::: Provided data

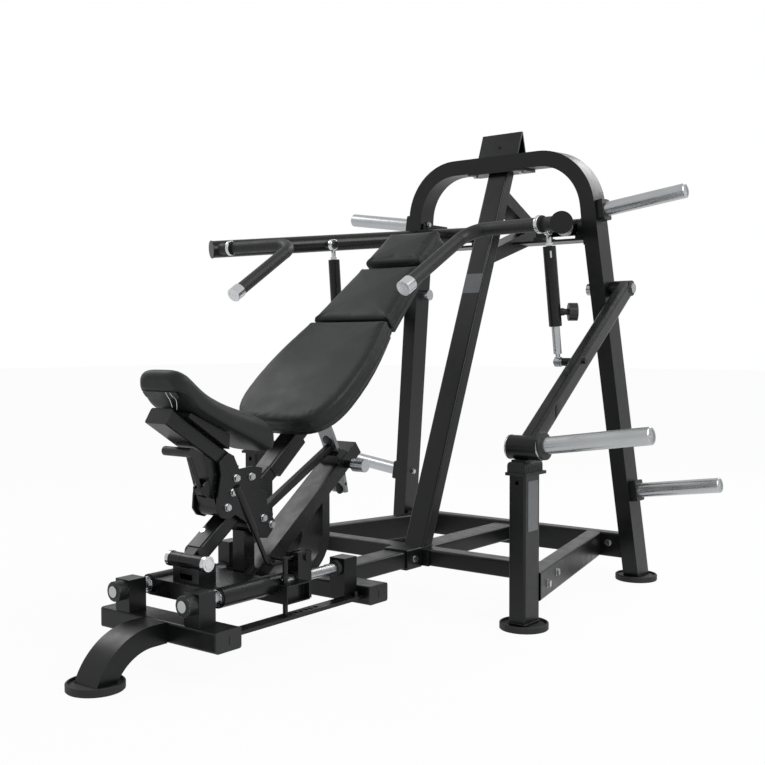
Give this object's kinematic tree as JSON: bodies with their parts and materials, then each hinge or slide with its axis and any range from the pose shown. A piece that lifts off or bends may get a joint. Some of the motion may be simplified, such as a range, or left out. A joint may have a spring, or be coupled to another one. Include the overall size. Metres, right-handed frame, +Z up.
{
  "type": "lever arm press machine",
  "caption": "Plate-loaded press machine: arch frame, sliding and tilting padded bench, two linked press arms with handles, loading levers and plate storage horns",
  "frame": {"origin": "on the floor under the middle of the machine", "axes": "+X to the right of someone who faces the frame from the bench end, +Y from the bench towards the arch, +Z up"},
  "size_m": [1.8696, 2.1245, 1.605],
  "materials": {
    "frame_paint": "satin black powder coat on welded steel tube",
    "moving_paint": "satin black powder coat on the moving steel",
    "chrome_bar": "bright chrome plating on horns, shafts and bolts",
    "zinc_strap": "plain zinc grey on the slotted strap",
    "black_plastic": "moulded black plastic with a fine grain",
    "foot_rubber": "dull black rubber",
    "grip_rubber": "smooth black grip rubber",
    "pad_vinyl": "black upholstery vinyl with a fine leather grain and a soft sheen"
  },
  "bodies": {
    "frame": {"arch": "frame_paint", "column": "frame_paint", "top_bracket": "frame_paint", "rear_bracket": "frame_paint", "pivot_plate": "frame_paint", "pillow_blocks": "black_plastic", "front_posts": "frame_paint", "stop_bumpers": "foot_rubber", "side_beams": "frame_paint", "rear_crossbar": "frame_paint", "base_beams": "frame_paint", "hub_bracket": "frame_paint", "rubber_feet": "foot_rubber", "storage_horns": "chrome_bar", "storage_collars": "frame_paint", "lever_pivots": "chrome_bar", "bench_crossbars": "frame_paint", "tube_caps": "black_plastic", "front_leg": "frame_paint", "rail_blocks": "frame_paint", "guide_shafts": "chrome_bar", "hole_bar": "frame_paint", "frame_bolts": "chrome_bar"},
    "carriage": {"carriage_frame": "moving_paint", "slide_sleeves": "moving_paint", "barrel_bracket": "moving_paint", "pivot_barrel": "moving_paint", "bench_strut": "moving_paint", "bench_prop": "moving_paint"},
    "release": {"release_rod": "moving_paint"},
    "plunger": {"lock_plunger": "moving_paint"},
    "bench": {"side_plates": "moving_paint", "plate_bolts": "chrome_bar", "bench_box": "moving_paint", "back_tube": "moving_paint", "sector_strap": "zinc_strap", "tie_bar": "moving_paint", "rest_bumper": "foot_rubber", "back_board": "black_plastic", "headrest_pad": "pad_vinyl", "upper_back_pad": "pad_vinyl", "lower_back_pad": "pad_vinyl"},
    "tilt_pin": {"pull_pin": "chrome_bar"},
    "seat": {"seat_frame": "moving_paint", "seat_pad": "pad_vinyl"},
    "seat_release": {"seat_lever": "grip_rubber"},
    "arm_left": {"arm_left": "moving_paint", "handle_left": "grip_rubber"},
    "lever_left": {"lever_left": "moving_paint", "weight_horn_left": "chrome_bar"},
    "link_left": {"link_tube_left": "moving_paint", "link_rod_left": "chrome_bar"},
    "knob_left": {"link_knob_left": "black_plastic"},
    "arm_right": {"arm_right": "moving_paint", "handle_right": "grip_rubber"},
    "lever_right": {"lever_right": "moving_paint", "weight_horn_right": "chrome_bar"},
    "link_right": {"link_tube_right": "moving_paint", "link_rod_right": "chrome_bar"},
    "knob_right": {"link_knob_right": "black_plastic"}
  },
  "joints": [
    {"name": "bench_slide", "type": "slide", "parent": "frame", "child": "carriage", "axis": [0, 1, 0], "range_m": [-0.02, 0.12]},
    {"name": "release_handle", "type": "hinge", "parent": "carriage", "child": "release", "pos_m": [0.13, -0.412, 0.246], "axis": [-1, 0, 0], "range_deg": [0, 9.5]},
    {"name": "lock_slide", "type": "slide", "parent": "carriage", "child": "plunger", "axis": [0, 0, 1], "range_m": [0, 0.018]},
    {"name": "bench_tilt", "type": "hinge", "parent": "carriage", "child": "bench", "pos_m": [0, -0.698, 0.262], "axis": [1, 0, 0], "range_deg": [0, 9]},
    {"name": "pin_pull", "type": "slide", "parent": "carriage", "child": "tilt_pin", "axis": [1, 0, 0], "range_m": [0, 0.012], "stiffness_N_per_m": 900, "springref_m": -0.012},
    {"name": "seat_tilt", "type": "hinge", "parent": "bench", "child": "seat", "pos_m": [0, -0.606, 0.396], "axis": [1, 0, 0], "range_deg": [0, 10]},
    {"name": "seat_release", "type": "hinge", "parent": "seat", "child": "seat_release", "pos_m": [0.014, -0.668, 0.444], "axis": [1, 0, 0], "range_deg": [0, 12], "stiffness_Nm_per_rad": 2, "springref_deg": -17.19},
    {"name": "press_arm_left", "type": "hinge", "parent": "frame", "child": "arm_left", "pos_m": [-0.22, 0.935, 1.25], "axis": [-1, 0, 0], "range_deg": [0, 40]},
    {"name": "weight_lever_left", "type": "hinge", "parent": "frame", "child": "lever_left", "pos_m": [-0.465, 0.88, 1.02], "axis": [-1, 0, 0], "range_deg": [0, 44.5]},
    {"name": "link_left", "type": "hinge", "parent": "arm_left", "child": "link_left", "pos_m": [-0.443, 0.408, 1.19], "axis": [1, 0, 0], "range_deg": [0, 21]},
    {"name": "knob_pull_left", "type": "slide", "parent": "link_left", "child": "knob_left", "axis": [-0.788, 0.6157, 0], "range_m": [0, 0.01], "stiffness_N_per_m": 700, "springref_m": -0.012},
    {"name": "press_arm_right", "type": "hinge", "parent": "frame", "child": "arm_right", "pos_m": [0.22, 0.935, 1.25], "axis": [-1, 0, 0], "range_deg": [0, 40]},
    {"name": "weight_lever_right", "type": "hinge", "parent": "frame", "child": "lever_right", "pos_m": [0.465, 0.88, 1.02], "axis": [-1, 0, 0], "range_deg": [0, 44.5]},
    {"name": "link_right", "type": "hinge", "parent": "arm_right", "child": "link_right", "pos_m": [0.443, 0.408, 1.19], "axis": [1, 0, 0], "range_deg": [0, 21]},
    {"name": "knob_pull_right", "type": "slide", "parent": "link_right", "child": "knob_right", "axis": [0.788, 0.6157, 0], "range_m": [0, 0.01], "stiffness_N_per_m": 700, "springref_m": -0.012}
  ],
  "couplings": [
    {"joint": "lock_slide", "follows": "release_handle", "m_per_rad": 0.098},
    {"joint": "weight_lever_left", "follows": "press_arm_left", "ratio": 1.1037},
    {"joint": "link_left", "follows": "press_arm_left", "ratio": 0.5147},
    {"joint": "weight_lever_right", "follows": "press_arm_right", "ratio": 1.1037},
    {"joint": "link_right", "follows": "press_arm_right", "ratio": 0.5147}
  ]
}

::::::

Exercise aim >> Reproduce all the data word for word.

Task answer >>
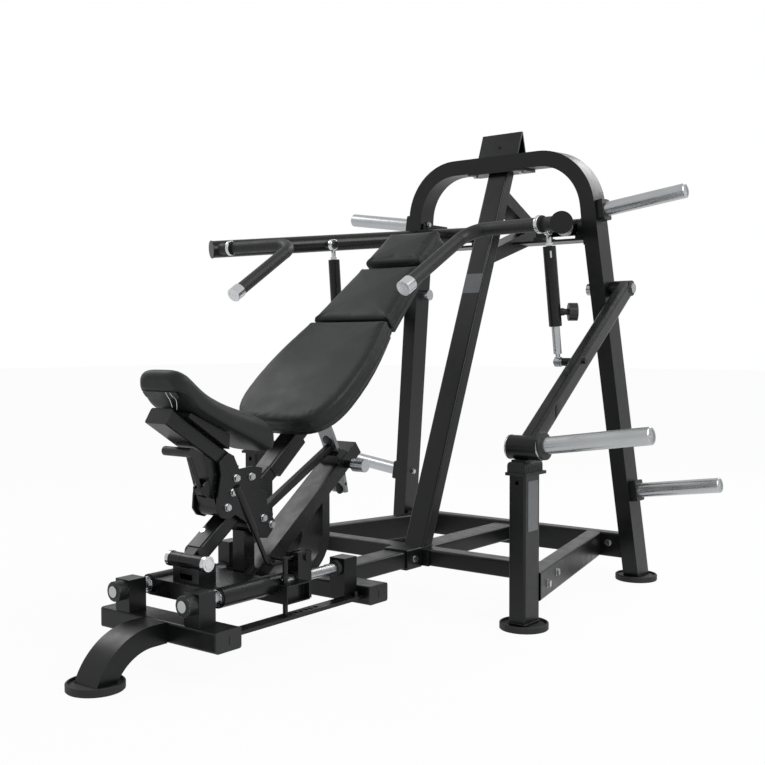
Give this object's kinematic tree as JSON: bodies with their parts and materials, then each hinge or slide with its axis and any range from the pose shown. A piece that lifts off or bends may get a joint. Some of the motion may be simplified, such as a range, or left out. A joint may have a spring, or be coupled to another one. Include the overall size. Metres, right-handed frame, +Z up.
{
  "type": "lever arm press machine",
  "caption": "Plate-loaded press machine: arch frame, sliding and tilting padded bench, two linked press arms with handles, loading levers and plate storage horns",
  "frame": {"origin": "on the floor under the middle of the machine", "axes": "+X to the right of someone who faces the frame from the bench end, +Y from the bench towards the arch, +Z up"},
  "size_m": [1.8696, 2.1245, 1.605],
  "materials": {
    "frame_paint": "satin black powder coat on welded steel tube",
    "moving_paint": "satin black powder coat on the moving steel",
    "chrome_bar": "bright chrome plating on horns, shafts and bolts",
    "zinc_strap": "plain zinc grey on the slotted strap",
    "black_plastic": "moulded black plastic with a fine grain",
    "foot_rubber": "dull black rubber",
    "grip_rubber": "smooth black grip rubber",
    "pad_vinyl": "black upholstery vinyl with a fine leather grain and a soft sheen"
  },
  "bodies": {
    "frame": {"arch": "frame_paint", "column": "frame_paint", "top_bracket": "frame_paint", "rear_bracket": "frame_paint", "pivot_plate": "frame_paint", "pillow_blocks": "black_plastic", "front_posts": "frame_paint", "stop_bumpers": "foot_rubber", "side_beams": "frame_paint", "rear_crossbar": "frame_paint", "base_beams": "frame_paint", "hub_bracket": "frame_paint", "rubber_feet": "foot_rubber", "storage_horns": "chrome_bar", "storage_collars": "frame_paint", "lever_pivots": "chrome_bar", "bench_crossbars": "frame_paint", "tube_caps": "black_plastic", "front_leg": "frame_paint", "rail_blocks": "frame_paint", "guide_shafts": "chrome_bar", "hole_bar": "frame_paint", "frame_bolts": "chrome_bar"},
    "carriage": {"carriage_frame": "moving_paint", "slide_sleeves": "moving_paint", "barrel_bracket": "moving_paint", "pivot_barrel": "moving_paint", "bench_strut": "moving_paint", "bench_prop": "moving_paint"},
    "release": {"release_rod": "moving_paint"},
    "plunger": {"lock_plunger": "moving_paint"},
    "bench": {"side_plates": "moving_paint", "plate_bolts": "chrome_bar", "bench_box": "moving_paint", "back_tube": "moving_paint", "sector_strap": "zinc_strap", "tie_bar": "moving_paint", "rest_bumper": "foot_rubber", "back_board": "black_plastic", "headrest_pad": "pad_vinyl", "upper_back_pad": "pad_vinyl", "lower_back_pad": "pad_vinyl"},
    "tilt_pin": {"pull_pin": "chrome_bar"},
    "seat": {"seat_frame": "moving_paint", "seat_pad": "pad_vinyl"},
    "seat_release": {"seat_lever": "grip_rubber"},
    "arm_left": {"arm_left": "moving_paint", "handle_left": "grip_rubber"},
    "lever_left": {"lever_left": "moving_paint", "weight_horn_left": "chrome_bar"},
    "link_left": {"link_tube_left": "moving_paint", "link_rod_left": "chrome_bar"},
    "knob_left": {"link_knob_left": "black_plastic"},
    "arm_right": {"arm_right": "moving_paint", "handle_right": "grip_rubber"},
    "lever_right": {"lever_right": "moving_paint", "weight_horn_right": "chrome_bar"},
    "link_right": {"link_tube_right": "moving_paint", "link_rod_right": "chrome_bar"},
    "knob_right": {"link_knob_right": "black_plastic"}
  },
  "joints": [
    {"name": "bench_slide", "type": "slide", "parent": "frame", "child": "carriage", "axis": [0, 1, 0], "range_m": [-0.02, 0.12]},
    {"name": "release_handle", "type": "hinge", "parent": "carriage", "child": "release", "pos_m": [0.13, -0.412, 0.246], "axis": [-1, 0, 0], "range_deg": [0, 9.5]},
    {"name": "lock_slide", "type": "slide", "parent": "carriage", "child": "plunger", "axis": [0, 0, 1], "range_m": [0, 0.018]},
    {"name": "bench_tilt", "type": "hinge", "parent": "carriage", "child": "bench", "pos_m": [0, -0.698, 0.262], "axis": [1, 0, 0], "range_deg": [0, 9]},
    {"name": "pin_pull", "type": "slide", "parent": "carriage", "child": "tilt_pin", "axis": [1, 0, 0], "range_m": [0, 0.012], "stiffness_N_per_m": 900, "springref_m": -0.012},
    {"name": "seat_tilt", "type": "hinge", "parent": "bench", "child": "seat", "pos_m": [0, -0.606, 0.396], "axis": [1, 0, 0], "range_deg": [0, 10]},
    {"name": "seat_release", "type": "hinge", "parent": "seat", "child": "seat_release", "pos_m": [0.014, -0.668, 0.444], "axis": [1, 0, 0], "range_deg": [0, 12], "stiffness_Nm_per_rad": 2, "springref_deg": -17.19},
    {"name": "press_arm_left", "type": "hinge", "parent": "frame", "child": "arm_left", "pos_m": [-0.22, 0.935, 1.25], "axis": [-1, 0, 0], "range_deg": [0, 40]},
    {"name": "weight_lever_left", "type": "hinge", "parent": "frame", "child": "lever_left", "pos_m": [-0.465, 0.88, 1.02], "axis": [-1, 0, 0], "range_deg": [0, 44.5]},
    {"name": "link_left", "type": "hinge", "parent": "arm_left", "child": "link_left", "pos_m": [-0.443, 0.408, 1.19], "axis": [1, 0, 0], "range_deg": [0, 21]},
    {"name": "knob_pull_left", "type": "slide", "parent": "link_left", "child": "knob_left", "axis": [-0.788, 0.6157, 0], "range_m": [0, 0.01], "stiffness_N_per_m": 700, "springref_m": -0.012},
    {"name": "press_arm_right", "type": "hinge", "parent": "frame", "child": "arm_right", "pos_m": [0.22, 0.935, 1.25], "axis": [-1, 0, 0], "range_deg": [0, 40]},
    {"name": "weight_lever_right", "type": "hinge", "parent": "frame", "child": "lever_right", "pos_m": [0.465, 0.88, 1.02], "axis": [-1, 0, 0], "range_deg": [0, 44.5]},
    {"name": "link_right", "type": "hinge", "parent": "arm_right", "child": "link_right", "pos_m": [0.443, 0.408, 1.19], "axis": [1, 0, 0], "range_deg": [0, 21]},
    {"name": "knob_pull_right", "type": "slide", "parent": "link_right", "child": "knob_right", "axis": [0.788, 0.6157, 0], "range_m": [0, 0.01], "stiffness_N_per_m": 700, "springref_m": -0.012}
  ],
  "couplings": [
    {"joint": "lock_slide", "follows": "release_handle", "m_per_rad": 0.098},
    {"joint": "weight_lever_left", "follows": "press_arm_left", "ratio": 1.1037},
    {"joint": "link_left", "follows": "press_arm_left", "ratio": 0.5147},
    {"joint": "weight_lever_right", "follows": "press_arm_right", "ratio": 1.1037},
    {"joint": "link_right", "follows": "press_arm_right", "ratio": 0.5147}
  ]
}